• **Set exercise**
In the entries below, find the line containing "257 of scene.py. More parts follow." and the line containing "return distance, away.normalized()". Copy those two lines and everything between them exactly, and only that.

• **The records**
◆ ◆ ◆ ◆
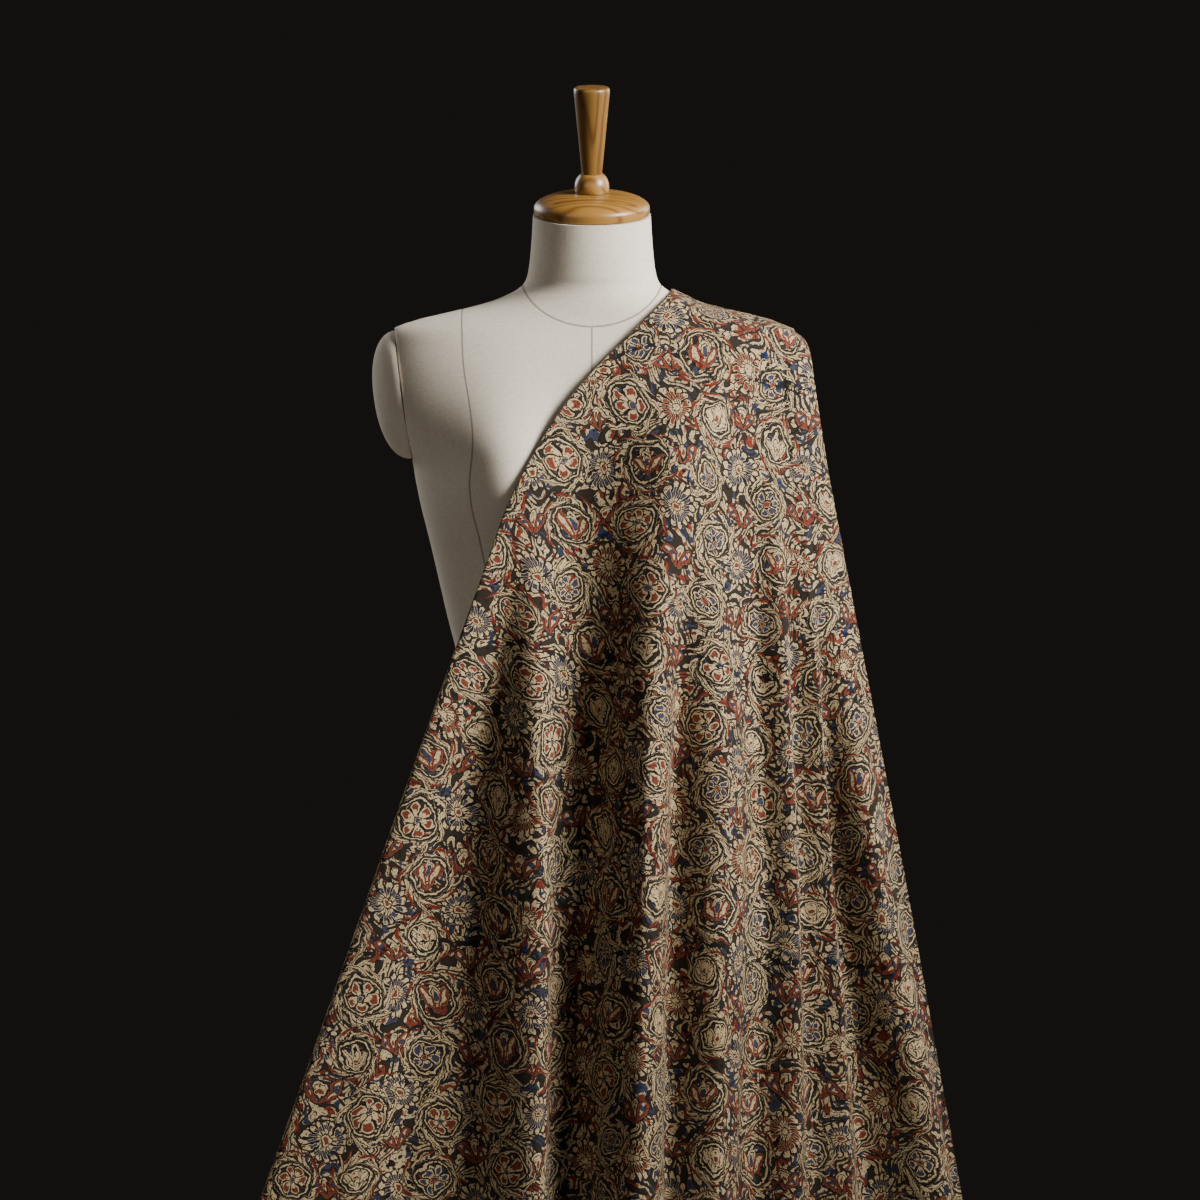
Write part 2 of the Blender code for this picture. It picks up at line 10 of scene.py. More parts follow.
import bmesh
import bpy
import numpy as np
from mathutils import Matrix, Vector


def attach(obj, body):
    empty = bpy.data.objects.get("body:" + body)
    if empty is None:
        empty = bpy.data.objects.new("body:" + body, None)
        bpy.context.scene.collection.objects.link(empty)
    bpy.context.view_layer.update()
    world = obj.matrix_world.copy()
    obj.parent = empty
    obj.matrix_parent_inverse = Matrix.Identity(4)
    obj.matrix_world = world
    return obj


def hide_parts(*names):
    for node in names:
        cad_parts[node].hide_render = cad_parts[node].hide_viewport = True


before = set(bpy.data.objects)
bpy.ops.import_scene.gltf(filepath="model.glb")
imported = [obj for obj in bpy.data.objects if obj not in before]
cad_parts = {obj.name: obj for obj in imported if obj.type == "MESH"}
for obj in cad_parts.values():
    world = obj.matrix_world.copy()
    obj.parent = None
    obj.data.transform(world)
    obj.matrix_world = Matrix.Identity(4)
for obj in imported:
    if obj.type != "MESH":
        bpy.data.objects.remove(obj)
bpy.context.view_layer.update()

# Form, as in the part
ARM_TOP = 1.357
ARM_PLANE_TOP = 0.195
ARM_PLANE_LEAN = 0.130
ARM_BOTTOM = 1.230
ARM_MIDDLE = 1.2925
ARM_MIDDLE_Y = 0.001
ARM_HALF_HEIGHT = 0.0615
ARM_HALF_DEPTH = 0.0465
ARM_PROUD = 0.0300
ARM_ROUNDNESS = 2.2
BUST_X = 0.086
BUST_HEIGHT = 1.212
BUST_PROUD = 0.036
BUST_SPREAD_X = 0.052
BUST_SPREAD_UP = 0.078
BUST_SPREAD_DOWN = 0.055
BUST_ROUNDING = 2.0
NECK_SLANT = math.radians(10.0)
CAP_RADIUS = 0.0570
CAP_RIM = 0.007
CAP_DOME = 0.0150
CAP_SEAT_RADIUS = 0.012
CAP_EDGE = 0.0021
BALL_RADIUS = 0.017
BALL_CENTRE = 0.0280
HANDLE_BOTTOM = 0.0412
HANDLE_TOP = 0.1260
HANDLE_BOTTOM_RADIUS = 0.0099
HANDLE_TOP_RADIUS = 0.0176
GAP = 0.0003

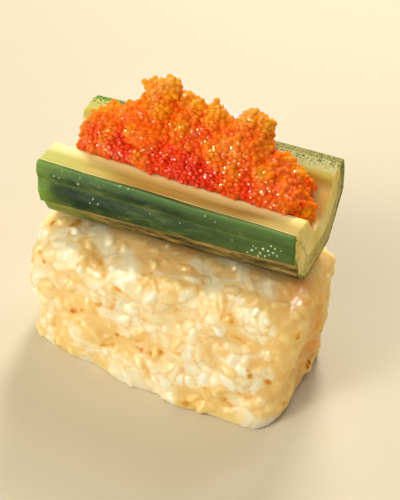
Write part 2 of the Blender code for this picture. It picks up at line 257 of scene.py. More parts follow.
def set_attribute(mesh, name, values):
    """Stores one number for each point of a mesh, for its material to read."""
    attribute = mesh.attributes.new(name, "FLOAT", "POINT")
    attribute.data.foreach_set("value", np.asarray(values, dtype=float))


def triangles_of(mesh):
    """The corners of a mesh's triangles, as an array of three points each."""
    mesh.calc_loop_triangles()
    index = np.empty(len(mesh.loop_triangles) * 3, dtype=int)
    mesh.loop_triangles.foreach_get("vertices", index)
    return coordinates(mesh)[index].reshape(-1, 3, 3)


def tree_of(obj):
    """A search tree of an object's faces."""
    shape = bmesh.new()
    shape.from_mesh(obj.data)
    tree = BVHTree.FromBMesh(shape)
    shape.free()
    return tree


def distance_outside(point, tree):
    """How far a point lies outside a closed shape, negative inside it, and the way out."""
    nearest, normal, _, distance = tree.find_nearest(Vector(point))
    away = Vector(point) - nearest
    if distance < DEEPEST_INSIDE and away.dot(normal) < 0:
        return -distance, normal
    return distance, away.normalized()


def spread(triangles, spacing, tries, draw):
    """Places on the triangles with no two nearer than spacing, and the normals there."""
    sides = np.cross(triangles[:, 1] - triangles[:, 0], triangles[:, 2] - triangles[:, 0])
    areas = np.linalg.norm(sides, axis=1)
    pick = draw.choice(len(triangles), tries, p=areas / areas.sum())
    u, v = draw.random(tries), draw.random(tries)
    flip = u + v > 1
    u, v = np.where(flip, 1 - u, u), np.where(flip, 1 - v, v)
    a, b, c = (triangles[pick, i] for i in range(3))
    candidates = a + (b - a) * u[:, None] + (c - a) * v[:, None]
    kept = np.full((tries, 3), FAR_AWAY)
    chosen = []
    for i, place in enumerate(candidates):
        gaps = kept[:len(chosen) + 1] - place
        if np.einsum("ij,ij->i", gaps, gaps).min() > spacing ** 2:
            kept[len(chosen)] = place
            chosen.append(i)
    hit = pick[chosen]
    return candidates[chosen], sides[hit] / areas[hit, None]


def copies(points, faces, frames, centres):
    """Points and faces of copies of one shape, each turned and stretched by its 3 by 3 frame."""
    placed = np.einsum("nij,pj->npi", frames, points) + centres[:, None, :]
    starts = np.arange(len(centres)) * len(points)
    return placed.reshape(-1, 3), (faces[None] + starts[:, None, None]).reshape(-1, faces.shape[1])


def fuse(obj, voxel, smoothing, keep=1):
    """Turns overlapping closed shapes into one smoothed skin, and keeps a share of its faces."""
    remesh = obj.modifiers.new("fuse", "REMESH")
    remesh.mode = "VOXEL"
    remesh.voxel_size = voxel
    remesh.use_smooth_shade = True
    smooth = obj.modifiers.new("soften", "SMOOTH")
    smooth.factor = 0.5
    smooth.iterations = smoothing
    if keep < 1:
        obj.modifiers.new("thin", "DECIMATE").ratio = keep
    graph = bpy.context.evaluated_depsgraph_get()
    mesh = bpy.data.meshes.new_from_object(obj.evaluated_get(graph))
    obj.modifiers.clear()
    obj.data = mesh


class Shader:
    """A Principled material under construction."""

    def __init__(self, name):
        self.material = bpy.data.materials.new(name)
        self.material.use_nodes = True
        self.tree = self.material.node_tree
        self.main = self.tree.nodes["Principled BSDF"]

    def node(self, kind, inputs, **settings):
        """Adds a node. An input's value is a number, a colour's code or another node's output."""
        node = self.tree.nodes.new(kind)
        for name, value in settings.items():
            setattr(node, name, value)
        for key, value in inputs.items():
            self.feed(node.inputs[key], value)
        return node

    def feed(self, socket, value):
        """Sets a socket, or links another node's output to it."""
        if isinstance(value, bpy.types.NodeSocket):
            self.tree.links.new(value, socket)
        else:
            socket.default_value = colour(value) if isinstance(value, str) else value

    def attribute(self, name):
        """A number stored on the mesh."""
        return self.node("ShaderNodeAttribute", {}, attribute_name=name).outputs["Fac"]

    def noise(self, scale, detail, stretch=(1, 1, 1), roughness=0.5, distortion=0):
        """Smooth noise from 0 to 1, in the object's own axes, stretched."""
        point = self.node("ShaderNodeTexCoord", {}).outputs["Object"]
        place = self.node("ShaderNodeVectorMath", {0: point, 1: stretch}, operation="MULTIPLY").outputs[0]
        inputs = {"Vector": place, "Scale": scale, "Detail": detail, "Roughness": roughness,
                  "Distortion": distortion}
        return self.node("ShaderNodeTexNoise", inputs).outputs["Fac"]

    def steps(self, value, stops):
        """Maps a number to a grey, or a colour's code, through (place, value) stops."""
        ramp = self.node("ShaderNodeValToRGB", {"Fac": value})
        elements = ramp.color_ramp.elements
        while len(elements) < len(stops):
            elements.new(0.5)
        for element, (place, tint) in zip(elements, stops):
            element.position = place
            element.color = colour(tint) if isinstance(tint, str) else (tint, tint, tint, 1)
        return ramp.outputs["Color"]

    def mix(self, share, first, second):
        """Mixes two colours."""
        node = self.node("ShaderNodeMix", {}, data_type="RGBA")
        for index, value in ((0, share), (6, first), (7, second)):
            self.feed(node.inputs[index], value)
        return node.outputs[2]

    def maths(self, operation, first, second):
        """Arithmetic on two numbers, kept from 0 to 1."""
        node = self.node("ShaderNodeMath", {0: first, 1: second}, operation=operation, use_clamp=True)
        return node.outputs[0]

    def over(self, base, tint, value, stops):
        """Lays a tint over a colour, by a number mapped through (place, share) stops."""
        return self.mix(self.steps(value, stops), base, tint)

    def times(self, first, second):
        """The product of two numbers, kept from 0 to 1."""
        return self.maths("MULTIPLY", first, second)

    def bump(self, height, distance, strength, socket="Normal"):
        """Feeds a height to the shader's normal, or to its coat's."""
        inputs = {"Height": height, "Distance": distance, "Strength": strength}
        self.feed(self.main.inputs[socket], self.node("ShaderNodeBump", inputs).outputs[0])

    def set(self, **values):
        """Sets the shader's own sockets, by name with _ for a space."""
        for name, value in values.items():
            self.feed(self.main.inputs[name.replace("_", " ")], value)


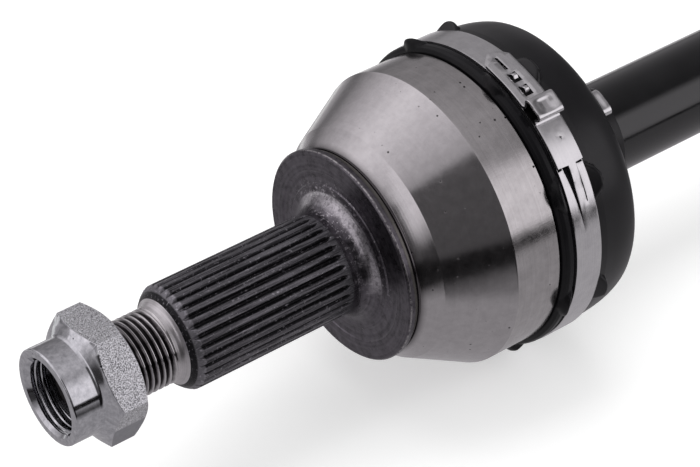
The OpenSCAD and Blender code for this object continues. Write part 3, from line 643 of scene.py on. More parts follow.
def helix_piece(name, before, rings, after, materials, zone=None, sharp=32):
    """Closed skin of plain rings, helical rings and plain rings. The helical rings carry one
    more column than the others, so that the end of a turn meets the start of the next."""
    n = len(rings[0])
    plain = [np.concatenate([r, r[:1]]) if len(r) > 1 else np.repeat(r, n, 0) for r in before]
    tail = [np.concatenate([r, r[:1]]) if len(r) > 1 else np.repeat(r, n, 0) for r in after]
    full = plain + rings + tail
    verts = np.concatenate(full)
    i = np.arange(len(full) - 1)[:, None]
    j = np.arange(n - 1)[None, :]
    faces = np.stack([i * n + j, i * n + j + 1, (i + 1) * n + j + 1, (i + 1) * n + j], -1).reshape(-1, 4)
    slots = None
    if zone is not None:
        centre = verts[faces].mean(1)
        slots = zone(np.repeat(np.arange(len(full) - 1), n - 1), np.degrees(np.arctan2(centre[:, 2], centre[:, 1])))
    return new_piece(name, verts, faces, materials, slots, sharp)


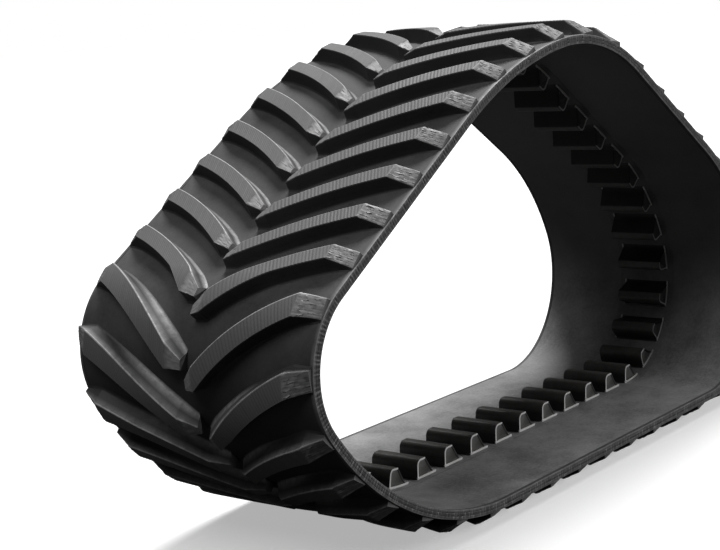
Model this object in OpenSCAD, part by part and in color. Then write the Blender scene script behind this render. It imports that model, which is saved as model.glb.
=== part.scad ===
// Agricultural rubber track: endless belt on a triangular loop.
// Chevron tread bars outside, one centre row of drive lugs inside.
// X runs along travel (front corner at -X), Y across, Z up, ground at Z 0.

/* [Belt] */

// Width of the belt across the machine
belt_w = 914; // [600:2:1000]
// Thickness of the carcass without lugs
carcass_t = 30; // [24:1:40]
// Distance between neighbouring drive lugs, along the inner surface
drive_pitch = 152.4; // [120:0.1:180]
// How many drive lugs the loop carries
drive_count = 42; // [36:1:50]
// Width of the bonded rubber strip at each belt edge
edge_w = 14; // [8:1:30]

/* [Loop shape] */

// Inner radius of the lower part of the front corner
front_low_r = 991; // [600:1:1300]
// Inner radius of the upper part of the front corner
front_up_r = 248; // [200:1:500]
// Share of the front turn taken by the lower arc
front_share = 0.366; // [0.2:0.001:0.8]
// Inner radius of the lower part of the rear corner
rear_low_r = 374; // [250:1:600]
// Inner radius of the upper part of the rear corner
rear_up_r = 875; // [500:1:1200]
// Share of the rear turn taken by the lower arc
rear_share = 0.774; // [0.2:0.001:0.9]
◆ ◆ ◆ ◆
• **Written answer**
Write part 2 of the Blender code for this picture. It picks up at line 257 of scene.py. More parts follow.
def set_attribute(mesh, name, values):
    """Stores one number for each point of a mesh, for its material to read."""
    attribute = mesh.attributes.new(name, "FLOAT", "POINT")
    attribute.data.foreach_set("value", np.asarray(values, dtype=float))


def triangles_of(mesh):
    """The corners of a mesh's triangles, as an array of three points each."""
    mesh.calc_loop_triangles()
    index = np.empty(len(mesh.loop_triangles) * 3, dtype=int)
    mesh.loop_triangles.foreach_get("vertices", index)
    return coordinates(mesh)[index].reshape(-1, 3, 3)


def tree_of(obj):
    """A search tree of an object's faces."""
    shape = bmesh.new()
    shape.from_mesh(obj.data)
    tree = BVHTree.FromBMesh(shape)
    shape.free()
    return tree


def distance_outside(point, tree):
    """How far a point lies outside a closed shape, negative inside it, and the way out."""
    nearest, normal, _, distance = tree.find_nearest(Vector(point))
    away = Vector(point) - nearest
    if distance < DEEPEST_INSIDE and away.dot(normal) < 0:
        return -distance, normal
    return distance, away.normalized()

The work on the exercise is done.